Events that require a specific technique—such as the spin of a discus thrower or running with and planting a pole vault pole—necessitate the athlete to spend some of their practices working on the specific movements and technical skills for their particular event.
Track and field competitions can appear to be something like a three-ring circus to parents new to the sport. The foot races are run in a particular order while the field events are being contested simultaneously.
At an indoor track meet, the field events usually occur inside or at the ends of the track so spectators can view most of the events from one spot. During an outdoor meet, sometimes the field event venues are separate from the track and may require spectators to walk to another area to view the field event. All of the running events take place on the track.
Track meets can have as few as two teams competing and as many the venue can hold. It is not unheard of to have more than 50 teams competing in a meet.
A meet at which two teams compete is called a dual meet. When three teams compete, it’s a tri-meet and when four teams compete it’s a quad meet. When there are more than four teams competing, the meet is usually called an invitational.
Track meets usually have entry limitations to keep the meet from going on too long. For instance, many meets limit the number of entries in individual events (100-meter dash, 800-meter run, shot put, etc.) to three athletes. For a relay, the entry limit is usually one team of four athletes per relay.
Despite these entry limitations, track and field meets can still be long affairs, with invitational meets taking sometimes as many as eight hours to complete. Combine the meet time with a bus ride to and from and your athlete could be gone for eight to 12 hours on the meet day.
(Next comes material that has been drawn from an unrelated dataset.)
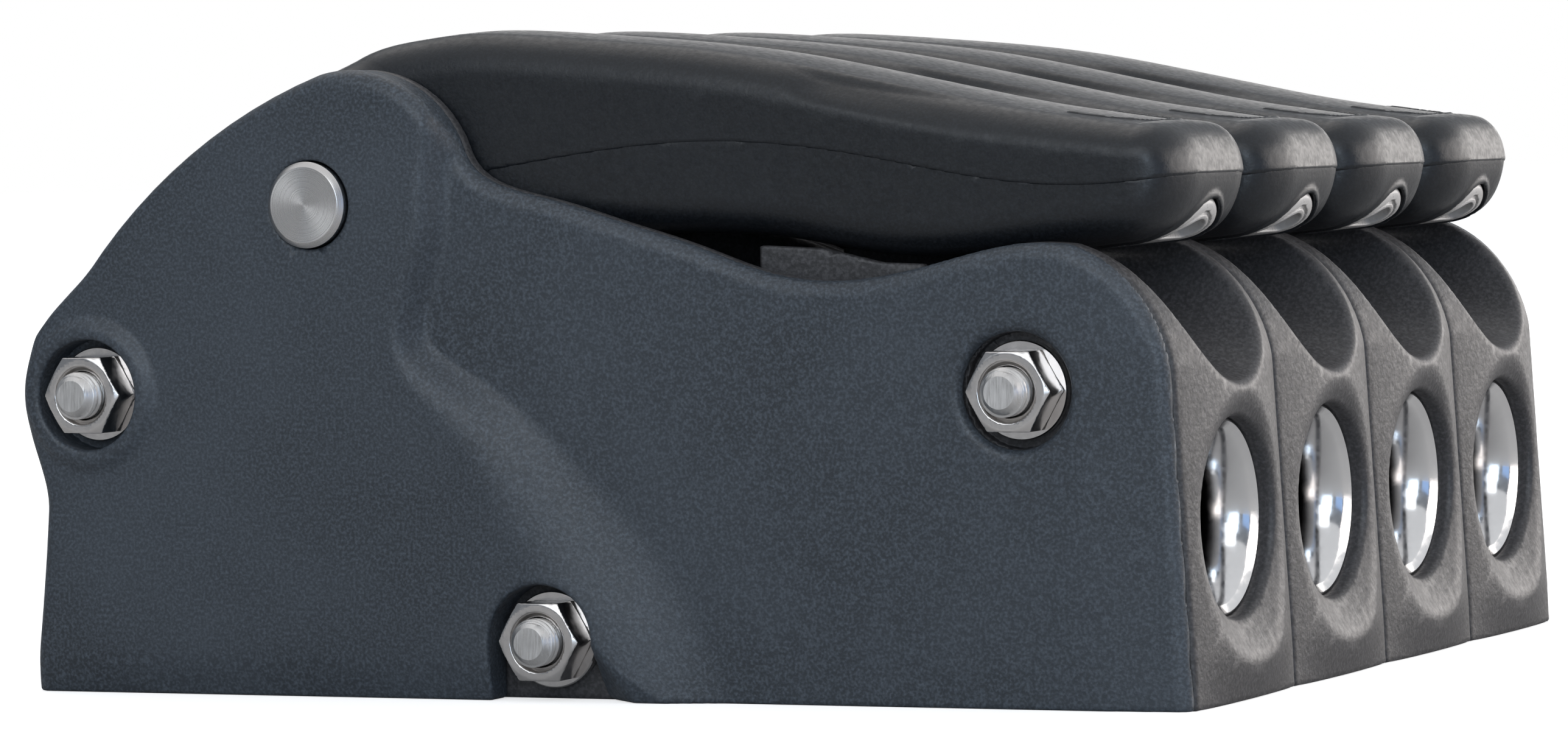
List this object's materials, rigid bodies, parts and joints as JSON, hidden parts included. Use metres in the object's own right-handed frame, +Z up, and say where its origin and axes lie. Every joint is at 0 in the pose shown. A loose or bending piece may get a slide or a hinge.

Large invitational meets are most often held on Saturdays and not generally held on weekdays.
Track and field is not like soccer, basketball, or baseball, all of which have many opportunities to participate at the youth recreational and travel levels. There are youth AAU track teams and track clubs but they aren’t as prevalent as some of the other sports. Given that, many athletes who join their high school track teams are new to the sport. And some may be new to sports altogether.
Sometimes the transition to the fitness and activity level required of track and field can be a difficult one. For those new to track and field and running in general, the focus should be on gradually increasing the activity and intensity levels so that injury and frustration can be avoided.
Supportive training shoes and appropriately warming up and cooling down will help stave off an injury but even with those precautions, sometimes soreness and minor injuries—specifically shin splints—do occur. Soreness is to be expected as your athlete works muscles in new ways. Shin splints, if caught early enough, respond well to icing, NSAIDS, and specific stretching and might only slow your athlete down rather than sideline him or her for weeks.
Your athlete should communicate with his/her coach if he/she thinks an injury may have occurred. Most coaches are pretty good about being able to differentiate between soreness and an injury. The coach may refer your athlete to the school’s athletic trainer if one is on staff.
Your athlete might get discouraged if he or she is not progressing at the same rate as other athletes. Every athlete is different and those who have been involved in other sports may find the initial stages of physical conditioning for track and field easier than an athlete who has never been involved in sports. Remind your athlete that becoming a successful track and field athlete—or an athlete in any sport—doesn’t happen overnight and requires hard work and dedication.
Progress—no matter how small—is important. Sometimes, it only comes in hundredths of a second or inches. In the beginning, it may be running one more lap than they did yesterday or even just working through the soreness of a hard practice the day before. One of the best things about track and field is that your athlete will have a team of peers and dedicated coaches cheering them on.